REPUBLIKA.CO.ID, JAKARTA – Biaya jasa ojek daring saat ini sudah diatur dalam Peraturan Menteri (PM) Perhubungan Nomor 12 Tahun 2019 tentang Perlindungan Keselamatan Pengguna Sepeda Motor yang Digunakan untuk Kepentingan Masyarakat dan Surat Keputusan (SK) Menteri Perhubungan terkait koridor biaya jasanya. VP President Corporate Communication Gojek Michael Reza Say mengatakan masih mendalami SK tersebut.
“Kami perlu mempelajari terlebih dahulu dampaknya kepada permintaan konsumen,” kata Michael kepada Republika, Senin (25/3).
Begitu juga bagaimana dampaknya terhadap pendapatan para mitra atau para pengemudi ojek daring. Sebab, menurut Michael, pendapatan para pengemudi ojek daring pada dasarnya bergantung pada kesediaan konsumen.
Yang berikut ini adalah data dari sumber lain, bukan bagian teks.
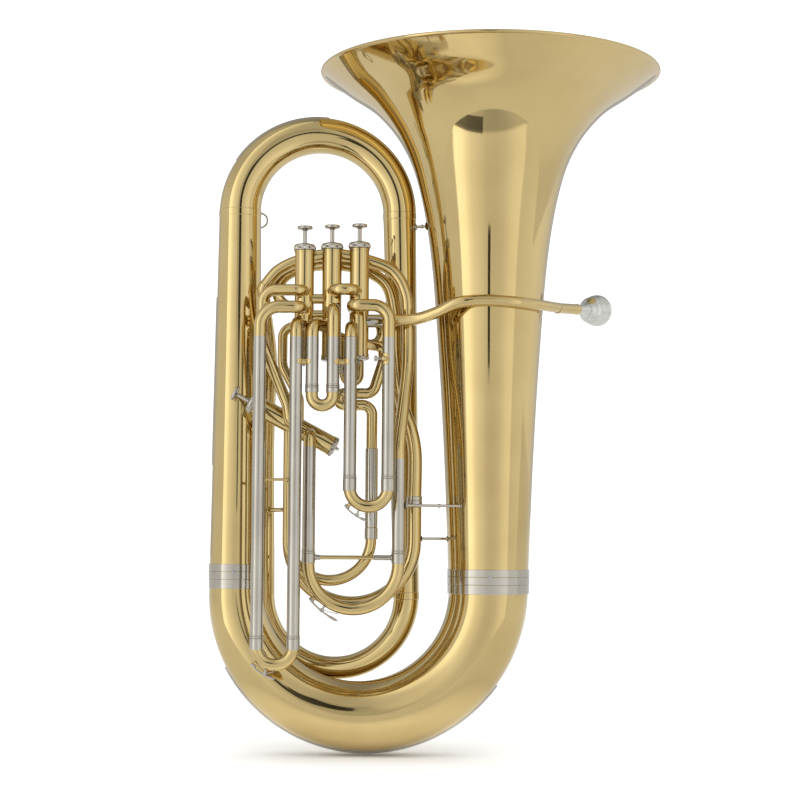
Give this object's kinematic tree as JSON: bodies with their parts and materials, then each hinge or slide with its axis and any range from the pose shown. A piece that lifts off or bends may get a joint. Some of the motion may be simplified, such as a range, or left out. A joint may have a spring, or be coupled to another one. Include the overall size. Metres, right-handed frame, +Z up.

Tak hanya itu, menurut dia, Gojek juga perlu melihat bagaimana dampak SK tersebut terhadap mitra UMKM. “Kami juga ada UMKM di dalam ekosistem Gojek yang menggunakan layanan antarojek daring,” ujar Michael.
Biaya jasa ojek daring dibagi untuk tiga zona. Dirjen Perhubungan Darat Kemenhub Budi Setiyadi mengatakan, zona pertama untuk Sumatra, Jawa selain Jabodetabek, dan Bali. Zona kedua yaitu khusus Jabodetabek. Zona ketiga untuk Kalimantan, Sulawesi, Nusa Tenggara, Kepulauan Maluku, dan Papua.
Untuk zona satu, biaya jasa batas bawahnya yaitu Rp 1.850 per kilometer dan batas atasnya Rp 2.300 per kilometer. Sementara, untuk biaya jasa minimal zona satu adalah Rp 7.000 sampai Rp 10 ribu.
Sementara itu, zona dua, batas bawah biaya jasa yakni Rp 2.000 per kilometer dan batas atasnya Rp 2.500 per kilometer. Lalu, biaya jasa minimalnya dari Rp 8.000 sampai Rp 10 ribu.
Untuk zona tiga, biaya jasa batas bawahnya yaitu Rp 2.100 per kilometer dan batas atasnya Rp 2.600 per kilometer. Sementara, untuk biaya jasa minimal zona tiga, yakni Rp 7.000 sampai Rp 10 ribu.
Semua pengaturan biaya jasa tersebut merupakan jumlah bersih atau //nett// yang diterima pengemudi ojek daring. Dengan begitu, penumpang masih dikenakan 20 persen untuk potongan yang diberikan kepada aplikator.